What’s another $8,300 for BMW’s brand new Competition Package when you’re already dropping nearly $120,000 for a “base” M6 convertible? For the literal-minded, a seven-percent price premium nets you an equal amount more power—600 hp versus the ordinary 560. You also get a special sport suspension, sport exhaust and sport wheels. Is it worth it? If exclusivity, speed and bragging rights are your metrics, then yes. If not, then you probably weren’t in the market for an M6 convertible anyway.
With its removable front and rear roof panels, the all-new Renegade pushes the boundaries of what a convertible can be. It also redraws the definition of what a Jeep can be—in this case, a cute crossover with capacity and capability, and a sub-$20,000 starting price. Is it a “real” Jeep? Don’t be so tedious. It’s a mass-produced automobile, not a Vermeer. Is it an excellent choice in an increasingly crowded market? It will rip the nuts off other recent entries like the Honda HR-V, Fiat 500X and Chevy Trax, all of whose tops don’t come off.
Last year, the Audi A3 was a five-door hatchback best known for its diesel engine. This year, it transformed into a compact four-door sports sedan, best known for imitating Audi’s beloved 80 from the early Nineties. Now, it’s morphed again into a crisp two-door convertible. Underpinned by some wonderful components from the Volkswagen Group parts bin—a torquey turbocharged 2-liter engine, six speed dual-clutch transmission and all-wheel drive—we like to think of it as a more civilized, more trunkful and more topless VW GTI. Starting at just over $35,000, the A3 has an inside line on the endless summer.
Speaking of Audi, the four-ringed brand’s bumpy Bauhausian coupe, the TT, has just launched its third generation. The clean and functional formalism of its exterior design would warm Walter Gropius’s heart. We think he’d also approve of the crisp, technological wizardry embedded in the dash, where an expansive LCD screen takes the place of the typical dashboard dials, eliminating clutter while maintaining clarity—even with the top down.
There’s nothing new about this grand tourer, whose original design dates from 2007. Even its name remains staid, simply restating the vehicular category to which it belongs. But when nearly every competitor (Mercedes SL, BMW M6, even the Ferrari California) has shifted from natural aspiration to forced induction, the glories of the GT’s sensorially discourteous Ferrari-designed V8 at full wail feel fresh enough to merit inclusion. The acoustics, of course, are wholly improved by the retraction of the fabric roof. A week in the car at summer’s end proved more indelible than sand in a lobster roll.
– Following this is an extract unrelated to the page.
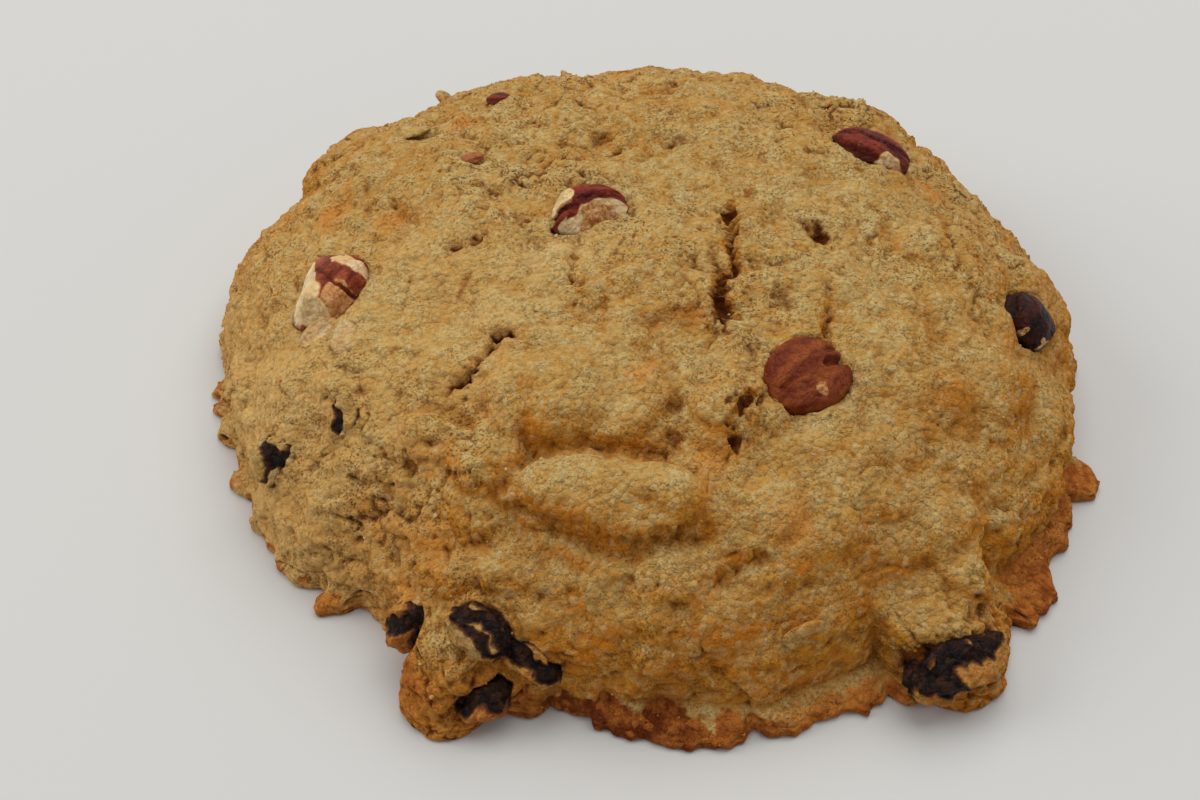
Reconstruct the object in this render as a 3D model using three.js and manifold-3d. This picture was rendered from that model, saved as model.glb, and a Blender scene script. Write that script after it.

If this were ancient Greece, we’d have spent the last days of summer offering sacrifices to Zeus and Demeter. Instead, we wasted them on crowded train rides to a crowded beach and attending a shitty music festival in an old Catskills bungalow colony that would have been more charming if there wasn’t so much black mold in the ballroom.
But all is not forsaken. The best part of summer, the September part, is here. First, everyone knows that the weather improves in September, when the steaming garbage and quantity of proximate, moist people in tank tops diminish. Second: convertibles.
We drove a roadster in August and were rewarded with piteous stares, our worst hair day since the Nineties and a sunburn just this side of graftable. Try out any of these eight cars during the next couple weeks, and you’ll be rewarded with sweet air, a denticle grin and the avarice of all other motorists. If it gets cold, crank the heat; the engine is producing all that warmth anyway, so why squander it?